While the music overall is mundane, the eye-catching, Art Deco sets, designed by Riccardo Hernandez, inject a much-needed dose of vitality. Comprising sinuous curves, bold angles, mechanical flourishes, and the iconic Eiffel Tower (don’t roll your eyes just yet), these sets strive to breathe life into the clichéd lyrics. But with songs like “Plan and Design” to describe what painting is, and “Woman Is” to tell us what a woman is, even the striking sets cannot compensate for the silly lyrics and tuneless tunes.
Backtracking to the beginning of this review, to answer the question: how did this show’s Lempicka end up an “old bitch” on a park bench?
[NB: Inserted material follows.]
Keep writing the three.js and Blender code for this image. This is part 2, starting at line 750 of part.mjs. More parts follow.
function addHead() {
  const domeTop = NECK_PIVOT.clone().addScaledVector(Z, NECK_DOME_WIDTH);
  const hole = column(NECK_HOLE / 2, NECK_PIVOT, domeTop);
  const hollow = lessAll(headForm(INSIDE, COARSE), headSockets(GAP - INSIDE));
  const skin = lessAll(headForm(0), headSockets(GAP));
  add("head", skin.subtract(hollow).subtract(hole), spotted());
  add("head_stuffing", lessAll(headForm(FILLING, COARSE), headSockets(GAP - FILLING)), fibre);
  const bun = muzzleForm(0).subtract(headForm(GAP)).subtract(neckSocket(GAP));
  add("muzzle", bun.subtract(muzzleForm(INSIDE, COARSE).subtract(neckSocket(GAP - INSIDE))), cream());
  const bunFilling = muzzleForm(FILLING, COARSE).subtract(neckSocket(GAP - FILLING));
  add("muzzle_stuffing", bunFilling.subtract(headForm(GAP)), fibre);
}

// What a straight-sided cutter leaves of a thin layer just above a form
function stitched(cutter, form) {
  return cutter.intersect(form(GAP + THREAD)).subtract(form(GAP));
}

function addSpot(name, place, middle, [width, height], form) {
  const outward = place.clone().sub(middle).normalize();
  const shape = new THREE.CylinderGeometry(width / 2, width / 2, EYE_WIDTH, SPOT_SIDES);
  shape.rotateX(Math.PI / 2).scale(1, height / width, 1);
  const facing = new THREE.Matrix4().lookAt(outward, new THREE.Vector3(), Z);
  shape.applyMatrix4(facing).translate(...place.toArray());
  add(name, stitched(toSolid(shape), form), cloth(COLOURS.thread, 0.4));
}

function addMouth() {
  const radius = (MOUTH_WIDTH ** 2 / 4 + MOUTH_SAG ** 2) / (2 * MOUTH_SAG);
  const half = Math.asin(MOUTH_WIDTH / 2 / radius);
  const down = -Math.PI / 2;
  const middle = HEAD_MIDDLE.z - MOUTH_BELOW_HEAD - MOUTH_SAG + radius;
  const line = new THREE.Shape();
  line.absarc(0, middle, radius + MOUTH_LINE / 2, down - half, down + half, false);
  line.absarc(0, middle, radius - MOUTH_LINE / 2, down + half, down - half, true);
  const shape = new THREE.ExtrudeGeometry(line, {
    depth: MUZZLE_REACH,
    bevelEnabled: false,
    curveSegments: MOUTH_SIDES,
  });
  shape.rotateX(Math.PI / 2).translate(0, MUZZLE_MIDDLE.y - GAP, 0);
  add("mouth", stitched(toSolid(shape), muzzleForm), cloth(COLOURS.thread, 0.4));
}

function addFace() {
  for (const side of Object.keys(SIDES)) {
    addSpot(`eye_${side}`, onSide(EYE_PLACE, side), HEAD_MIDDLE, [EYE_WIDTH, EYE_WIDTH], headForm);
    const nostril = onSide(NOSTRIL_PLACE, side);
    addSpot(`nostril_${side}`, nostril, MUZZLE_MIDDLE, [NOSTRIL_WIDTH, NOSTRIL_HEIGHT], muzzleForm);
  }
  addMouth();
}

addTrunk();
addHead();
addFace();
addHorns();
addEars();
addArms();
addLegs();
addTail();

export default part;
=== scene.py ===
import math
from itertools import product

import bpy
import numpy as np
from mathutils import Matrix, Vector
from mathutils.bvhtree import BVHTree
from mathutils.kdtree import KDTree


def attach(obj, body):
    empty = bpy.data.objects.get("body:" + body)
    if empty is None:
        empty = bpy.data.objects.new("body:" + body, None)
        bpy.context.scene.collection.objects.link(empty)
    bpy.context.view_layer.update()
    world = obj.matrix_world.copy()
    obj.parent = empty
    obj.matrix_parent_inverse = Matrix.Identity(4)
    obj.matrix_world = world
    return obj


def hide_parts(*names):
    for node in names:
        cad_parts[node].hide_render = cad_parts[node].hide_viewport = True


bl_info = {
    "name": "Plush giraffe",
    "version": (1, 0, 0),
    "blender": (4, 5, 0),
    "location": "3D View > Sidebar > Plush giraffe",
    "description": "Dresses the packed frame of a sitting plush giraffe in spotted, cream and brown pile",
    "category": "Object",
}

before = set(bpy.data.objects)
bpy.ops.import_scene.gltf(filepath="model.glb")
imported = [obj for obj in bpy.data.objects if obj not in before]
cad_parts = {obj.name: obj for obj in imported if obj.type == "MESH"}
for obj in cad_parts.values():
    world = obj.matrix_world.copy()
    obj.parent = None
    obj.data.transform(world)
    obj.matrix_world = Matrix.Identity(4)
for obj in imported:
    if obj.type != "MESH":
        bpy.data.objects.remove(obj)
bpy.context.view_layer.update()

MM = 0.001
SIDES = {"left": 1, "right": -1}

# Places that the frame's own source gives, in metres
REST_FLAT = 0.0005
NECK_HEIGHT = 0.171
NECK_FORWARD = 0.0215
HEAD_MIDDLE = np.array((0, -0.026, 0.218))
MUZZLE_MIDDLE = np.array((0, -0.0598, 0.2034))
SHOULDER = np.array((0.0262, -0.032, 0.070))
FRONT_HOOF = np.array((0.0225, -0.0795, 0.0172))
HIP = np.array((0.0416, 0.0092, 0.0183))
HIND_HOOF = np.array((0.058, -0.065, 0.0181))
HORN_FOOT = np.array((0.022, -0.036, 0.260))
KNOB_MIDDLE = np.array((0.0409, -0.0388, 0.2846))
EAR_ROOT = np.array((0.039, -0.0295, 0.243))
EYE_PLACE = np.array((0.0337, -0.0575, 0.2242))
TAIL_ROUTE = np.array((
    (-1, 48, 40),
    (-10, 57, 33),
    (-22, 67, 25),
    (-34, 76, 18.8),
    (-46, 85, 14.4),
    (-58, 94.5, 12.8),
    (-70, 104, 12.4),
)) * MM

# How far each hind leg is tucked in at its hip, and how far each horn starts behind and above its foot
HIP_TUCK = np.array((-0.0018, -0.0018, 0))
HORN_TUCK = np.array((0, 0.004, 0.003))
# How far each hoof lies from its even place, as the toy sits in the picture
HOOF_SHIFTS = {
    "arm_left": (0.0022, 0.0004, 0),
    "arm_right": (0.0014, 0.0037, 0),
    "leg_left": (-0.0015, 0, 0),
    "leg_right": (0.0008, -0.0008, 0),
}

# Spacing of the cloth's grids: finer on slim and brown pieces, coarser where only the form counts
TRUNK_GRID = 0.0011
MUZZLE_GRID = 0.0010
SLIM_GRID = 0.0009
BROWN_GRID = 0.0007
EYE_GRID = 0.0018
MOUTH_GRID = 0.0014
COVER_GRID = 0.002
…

The short answer is, she divorced her husband, Tadeusz, married the Count (the one who was married to the dying Countess….and this part is true), WW11 broke out, the goose-stepping Nazis invaded Paris, the Count and Lempicka-- who were both Jewish--- fled to Los Angeles, where we find her on the park bench.
In life, Tamara de Lempicka was a bisexual who lived, and thrived, in Paris through the years between the wars, a place of decadent living and shifting morals. She was known for her relentless work ethic, pausing her marathon painting sessions only for such necessities as champagne, massages and amorous interludes. Her larger-than-life persona epitomized the era’s bold, bohemian spirit.
Yet, this Lempicka fails in every way to capture even a fraction of her fiery essence.